足全体に自然な温もり。
花巻市東和町に暮らす山本実紀さんは、2頭の羊(チェビオット種)を飼い、その羊毛を使ったウール作品を緩やかなペースで続けてきました。また一方で、サフォーク種の国産ウールを活用した「サフォーク靴下」の企画販売を行っています。
山本さんの「サフォーク靴下」が心地いいのは、繊維がゆるりと肌を包む感触。足の指を動かしても、窮屈な感じがしないこと。それでいて、「靴下を履いている」ちょうどいい実感があることです。足全体が、暖かいというよりも寒さを感じない自然な温もりがあるのはウールならではの通気の良さでしょうか。意外にも、真夏の炎天下以外なら通年履くことができるので、買い足しながら使い続ける人が多いかもしれません。
国産ウールを生かした靴下。
この靴下は、「日本にいる羊の毛をもっと活用できたら」という、山本さんの素朴な思いから生まれたものです。羊毛は、一年に一度、羊がくれる大切なプレゼント。私たち人間は、そこから様々なウール製品を作り出して使ってきました。しかし、今の日本で使われる羊毛は外国産がほとんどで、身近なところでとれるウールをまだまだ生かしきれていない現状があります。

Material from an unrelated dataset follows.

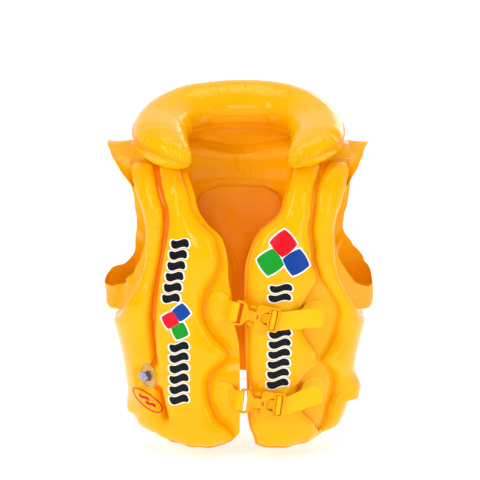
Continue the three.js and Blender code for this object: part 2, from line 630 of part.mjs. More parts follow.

30年程前に働いていた住田町の会社で、毛刈りしたばかりの羊毛に触れた時の「羊の体温」が忘れられないと話す山本さん。それはもしかして、糸になったウールしか知らなければ気づかなかった感覚かもしれません。当時、国内で飼われている羊のほとんどが肉用種のサフォークでした。肉用としてのみ使われ、せっかくとれる羊毛が生かしきれていない。そのことに感じた違和感から国産羊毛の可能性を模索していく中、一つの形として「サフォーク靴下」ができたのです。
羊毛にあった用途を考える。
「なぜサフォーク種かというと、国産で一番多い品種なのに、ウールが使われていなかったから。食用として繁殖させてきた国産羊のウールは使えないというのが常識でした。でも、実際に毎年データをとってみると飼育環境によって草や藁などのゴミが多い場合もあるけれど、品質的には何も問題なかった。大切なのはウールに合った用途を考えることでした」と山本さん。
現在、靴下の素材は北海道にある牧場の羊毛を使っています。生後初めての毛刈りでとれる細めの羊毛です。牧場でゴミや裾の汚れを取り除いた原毛は、洗い作業のため大阪に送り、紡毛糸を紡ぐ技術を持つ愛知県の紡績会社で製糸され、奈良県の靴下工場で商品となって、山本さんのもとに届くのです。
サフォーク靴下は、岩手の素材を使うわけではないし、山本さん自身が紡ぐわけでもありません。ただ言えるのは、岩手という風土でサフォークに出会った山本さんがいてこそ生まれ、つくる道筋ができたということです。
今、山本さんは、東和町の毒沢地区にある古い民家で,「ヒメッチ」とその子羊「くるるん」の2頭と共に暮らしています。そして、羊たちのくれる羊毛を紡ぎ、織るという仕事を続けながら、ウールという素材をどんな風に生活に生かしていくか、やはり変わらず、ゆっくりと考えています。例えば、大掛かりな道具を使わない古い織りの技法を試してみることや、ほころんだ織布を繕いながら使い切ることなど……。かつて人々が、暮らしの傍に羊を飼っていた時代のように。
山本実紀さんカントリー・ヘッジ
東京都出身。女子美短大でテキスタイルを学んだ後、岩手県住田町で羊飼育を事業として取り組む㈱種山ヶ原のオーナーに誘われて同社に入社。羊毛の企画開発部門担当者として、さまざまな調査や活動、商品開発に関わった。
その過程で毛織物作家・大久保芙由子さんに師事。退職後は、自ら羊を飼い、その羊毛を使ったウール作品をつくる「はらっぱ・羊」を主宰。
また一方で、国産ウールを活用した靴下やセーターなどの企画販売などを行う「カントリー・ヘッジ」を主宰する。